_TASK INSTRUCTIONS_. Check each line of the material. Copy those containing "from".

_DATA SEGMENT_.
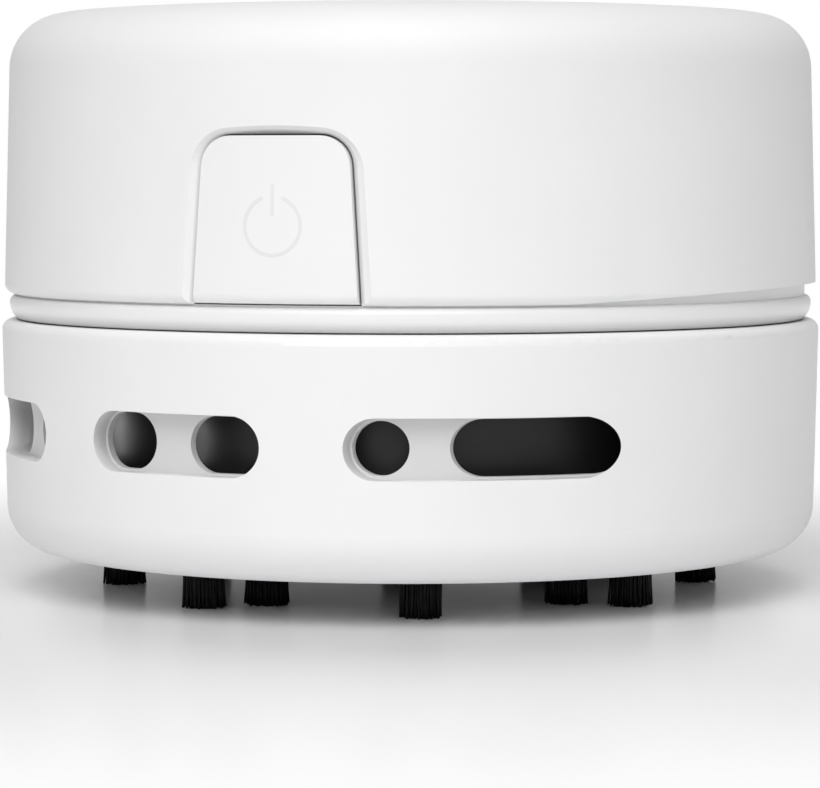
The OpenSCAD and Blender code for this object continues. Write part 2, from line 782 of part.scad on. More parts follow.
module battery_cell_1() color([0.75, 0.75, 0.77]) at_cell(1) cell();
module battery_cell_2() color([0.75, 0.75, 0.77]) at_cell(2) cell();

// contact plate behind a cell's end, with the bump that meets a nub
module contact_plate(bump) {
    translate([-contact_w / 2, contact_y - contact_t - fit, -contact_w / 2])
        cube([contact_w, contact_t, contact_w]);
    if (bump) translate([0, contact_y - fit - eps, 0]) rotate([90, 0, 0])
        cylinder(r = nub_r - 0.5, h = contact_room - 2 * fit - eps);
}

module contact_bridge() color("silver") {
    at_cell(1) contact_plate(true);
    at_cell(2) rotate([0, 0, 180]) contact_plate(false);
    translate([-cell_x, contact_y - contact_t - fit, z_cell - contact_w / 4])
        cube([2 * cell_x, contact_t, contact_w / 2]);
}

module contact_plus() color("silver") at_cell(2) contact_plate(true);
module contact_minus() color("silver") at_cell(1) rotate([0, 0, 180]) contact_plate(false);

// route of the conical spring between a contact plate and the flat end of a cell
function spring_route() = let (steps = spring_curls * 8, half = spring_wire / 2 + fit / 2,
        near = -cell_len / 2 - half, far = -contact_y + contact_t + fit + half)
    [for (i = [0:steps]) let (f = i / steps, r = spring_r * (1 - f / 2))
        [r * cos(45 * i), far + f * (near - far), r * sin(45 * i)]];

// least gap between the curls of a route, past half a curl along it
function least_gap(route, wire) = min([for (i = [0:len(route) - 5], j = [i + 4:len(route) - 1])
    norm(route[i] - route[j])]) - wire;

module contact_spring() {
    echo(least_gap_of_spring = least_gap(spring_route(), spring_wire));
    swept(spring_route(), spring_wire / 2, 6, [0, 1, 0]);
}

module contact_spring_1() color("silver") at_cell(1) contact_spring();
module contact_spring_2() color("silver") at_cell(2) contact_spring();

// ---------------------------------------------------------------- button and switch

// radius of the top housing's outside at height z, between its two rounds
function skin_r(z) = cap_r - cap_draft * (z - z_cap - lip_r) / (cap_h - lip_r - cap_edge_r);

// outline of the button seen from the front, grown by gx sideways and gz upwards
function key_outline(gx, gz) =
    let (slope = (key_w - key_top_w) / 2 / key_h, lean = atan(slope),
         r = key_corner + gx, top = z_key + key_h + gz, low = z_cap - 1,
         half = key_w / 2 + gx, foot_half = half + slope * (z_key - low),
         cx = half - slope * (key_h + gz) + r * (slope - 1 / cos(lean)),
         sweep = 90 - lean, n = 8)
    concat(
        [[-foot_half, low], [foot_half, low]],
        [for (i = [0:n]) let (a = lean + sweep * i / n) [cx + r * cos(a), top - r + r * sin(a)]],
        [for (i = [0:n]) let (a = 90 + sweep * i / n) [-cx + r * cos(a), top - r + r * sin(a)]]);

// prism of that outline, in front of the axis
module key_prism(g) {
    rotate([90, 0, 0]) linear_extrude(height = body_d) polygon(key_outline(g, g));
}

// bevelled rim of the button's opening: two outlines laid on the housing's skin
module key_bevel() {
    inner = key_outline(key_gap, key_gap);
    outer = key_outline(key_gap + 2 * bevel_w, key_gap + 2 * bevel_top);
    n = len(inner);
    middle = z_key + key_h / 2;
    on_skin = function (p, off) [p[0], -sqrt(pow(skin_r(p[1]) + off, 2) - p[0] * p[0]), p[1]];
    polyhedron(
        points = concat([for (p = inner) on_skin(p, -bevel_depth)], [for (p = outer) on_skin(p, bevel_depth)],
            [[0, -skin_r(middle) + bevel_depth, middle], [0, -skin_r(middle) - bevel_depth, middle]]),
        faces = [for (i = [0:n - 1]) let (j = (i + 1) % n)
            each [[2 * n, j, i], [2 * n + 1, n + i, n + j], [i, j, n + i], [j, n + j, n + i]]]);
}

module power_button() color("white") {
    flange_top = z_key + key_h + key_flange;
    intersection() {
        rotate_extrude() difference() {
            cap_outline();
            polygon([[0, z_cap], [key_back(z_cap), z_cap], [key_back(z_top), z_top], [0, z_top]]);
        }
        key_prism(0);
        translate([0, 0, z_key]) cylinder(r = body_d, h = cap_h);
    }
    // flange inside the housing
    intersection() {
        rotate_extrude() polygon([
            [key_back(z_key) - key_flange_t, z_key], [key_back(z_key) + eps, z_key],
            [key_back(flange_top) + eps, flange_top], [key_back(flange_top) - key_flange_t, flange_top]]);
        key_prism(key_flange);
    }
}

module switch_body() color([0.12, 0.12, 0.13]) {
    bore = plunger_w + 2 * fit;
    difference() {
        translate([-switch_w / 2, -switch_front, z_tray]) cube([switch_w, switch_len, switch_w]);
        translate([-bore / 2, -switch_front - 1, z_press - bore / 2])
            cube([bore, plunger_len - press, bore]);
    }
}

module switch_terminals() color("goldenrod") {
    for (s = [-1, 1]) translate([s * switch_w / 4 - 0.8, switch_len - switch_front, z_press])
        cube([1.6, 1.6, 0.4]);
}

module switch_plunger() color("white")
    translate([-plunger_w / 2, -plunger_tip, z_press - plunger_w / 2])
        cube([plunger_w, plunger_len, plunger_w]);

// ---------------------------------------------------------------- top housing

// outside of the top housing, from the axis
module cap_outline() {
    polygon([[0, z_cap], [cap_r - lip_r, z_cap], [cap_r, z_cap + lip_r],
             [cap_top_r, z_top - cap_edge_r], [cap_top_r - cap_edge_r, z_top], [0, z_top]]);
    translate([cap_r - lip_r, z_cap + lip_r]) circle(r = lip_r);
    translate([cap_top_r - cap_edge_r, z_top - cap_edge_r]) circle(r = cap_edge_r);
}

module top_housing() color("white") {
    in_top_r = cap_top_r - wall;
    in_edge = cap_edge_r - wall;
    difference() {
        rotate_extrude() difference() {
            cap_outline();
            polygon([[0, z_cap - 1], [skin_r(z_cap - 1) - wall, z_cap - 1], [in_top_r, z_top - cap_edge_r],
                     [in_top_r - in_edge, z_top - wall], [0, z_top - wall]]);
            translate([in_top_r - in_edge, z_top - cap_edge_r]) circle(r = in_edge);
        }
        // the lap over the chassis spigot, with the key left standing
        difference() {
            translate([0, 0, z_cap - 1]) cylinder(r = lap_r, h = spigot_h + 1 + seam);
            translate([-cap_key_w / 2, 0, z_cap + seam]) cube([cap_key_w, body_d, spigot_h + 4]);
        }
        key_prism(key_gap);
        key_bevel();
        // finger relief: a sloping cut under the edge
        rotate([0, 0, relief_dir - 90]) translate([relief_start, -body_d, z_cap]) rotate([0, -relief_tilt, 0])
            translate([0, 0, -5]) cube([body_d, 2 * body_d, 5]);
    }
    // ribs that keep the cells down
    for (s = [-1, 1]) translate([s * cell_x - 0.6, -cell_len / 4, z_cell + cell_d / 2 + seam])
        cube([1.2, cell_len / 2, z_top - wall - z_cell - cell_d / 2 - seam + eps]);
}

// ---------------------------------------------------------------- leads

module lead(route, up) {
    swept(cut_corners(cut_corners(route)), lead_d / 2, 8, up);
}

module lead_battery() color("firebrick") lead(battery_route, [0, 1, 0]);
module lead_switch() color("firebrick") lead(switch_route, [1, 0, 0]);
module lead_motor() color([0.1, 0.1, 0.1]) lead(motor_route, [1, 0, 0]);

// ---------------------------------------------------------------- nodes

lower_housing();
dust_cup();
inlet_nozzle();
for (i = [1:len(outer_places())])
    tuft(outer_places()[i - 1]);
for (i = [1:len(inner_places())])
    tuft(inner_places()[i - 1]);
filter_basket();
filter_pad();
cup_seal();
chassis();
fan_lid();
fan_impeller();
motor_shaft();
motor_bush();
motor_can();
motor_end_cap();
motor_terminals();
motor_screws();
battery_tray();
tray_screws();
battery_cell_1();
battery_cell_2();
contact_bridge();
contact_plus();
contact_minus();
contact_spring_1();
contact_spring_2();
switch_body();
switch_terminals();
switch_plunger();
power_button();
top_housing();
lead_battery();
lead_switch();
lead_motor();
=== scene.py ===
# %% [markdown]
# # A desktop mini vacuum cleaner
# The cleaner is a short white drum that stands on black brush tufts. Its solids come from the
# CAD model, already at their real size and place, and this script dresses them: it gives every
# solid a finish, swaps the plain tufts for real bristles, prints the power symbol on the
# button, and sets up the studio. Everything is in metres, and +Z is up.

# %% The fixed frame
import math

import bmesh
import bpy
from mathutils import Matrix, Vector


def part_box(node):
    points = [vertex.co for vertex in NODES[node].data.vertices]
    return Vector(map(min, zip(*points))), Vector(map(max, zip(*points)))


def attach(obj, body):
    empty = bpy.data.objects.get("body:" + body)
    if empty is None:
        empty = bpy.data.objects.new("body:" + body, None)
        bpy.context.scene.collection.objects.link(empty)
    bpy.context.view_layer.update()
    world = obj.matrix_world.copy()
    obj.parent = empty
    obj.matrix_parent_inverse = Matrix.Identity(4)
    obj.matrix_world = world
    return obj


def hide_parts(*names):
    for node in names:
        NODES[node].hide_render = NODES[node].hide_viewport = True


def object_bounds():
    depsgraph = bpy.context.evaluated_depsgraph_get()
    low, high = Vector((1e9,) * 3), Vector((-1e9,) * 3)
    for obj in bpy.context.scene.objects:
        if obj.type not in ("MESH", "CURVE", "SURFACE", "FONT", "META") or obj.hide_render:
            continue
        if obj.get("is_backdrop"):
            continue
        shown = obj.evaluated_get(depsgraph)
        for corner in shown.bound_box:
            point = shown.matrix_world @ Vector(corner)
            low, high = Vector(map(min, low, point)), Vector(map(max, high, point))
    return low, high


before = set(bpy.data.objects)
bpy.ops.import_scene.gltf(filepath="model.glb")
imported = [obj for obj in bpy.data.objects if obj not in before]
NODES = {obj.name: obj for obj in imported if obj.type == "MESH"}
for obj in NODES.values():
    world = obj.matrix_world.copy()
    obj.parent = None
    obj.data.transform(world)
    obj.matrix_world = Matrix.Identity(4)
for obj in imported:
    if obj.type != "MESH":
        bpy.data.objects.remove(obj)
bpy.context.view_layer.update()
MM = 0.001

# %% [markdown]
# ## The camera
# The photograph was taken with a long lens from just above the middle of the drum, a little to
# the right of the button. A long lens keeps the drum's sides almost straight. The place and the
# lens were worked out from the ellipses of the two housings' edges, so they are set as numbers.

# %% Camera
lens = bpy.data.cameras.new("long_lens")
lens.sensor_width, lens.lens = 36, 159.8
camera = bpy.data.objects.new("camera", lens)
camera.location = (0.1176, -0.3627, 0.0436)
camera.rotation_euler = (math.radians(86.43), 0, math.radians(17.97))
bpy.context.scene.collection.objects.link(camera)
bpy.context.scene.camera = camera
print("camera height in mm:", round(camera.location.z / MM, 1))

# %% [markdown]
# ## The studio
# White plastic shows its shape only by soft changes of light, so the light matters more here
# than any texture. The room is dark, with soft glows on it: two in front of the drum, one
# overhead, and a pale one behind. The dark sides make the drum's edges fall off to a light grey.
# Such a room needs no lamps and gives no noise. The glows' places and strengths were fitted to
# the brightness of the photograph. The camera itself sees plain white behind the object.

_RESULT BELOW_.
The OpenSCAD and Blender code for this object continues. Write part 2, from line 782 of part.scad on. More parts follow.
// outline of the button seen from the front, grown by gx sideways and gz upwards
// outside of the top housing, from the axis
# The cleaner is a short white drum that stands on black brush tufts. Its solids come from the
from mathutils import Matrix, Vector
# The photograph was taken with a long lens from just above the middle of the drum, a little to
# lens were worked out from the ellipses of the two housings' edges, so they are set as numbers.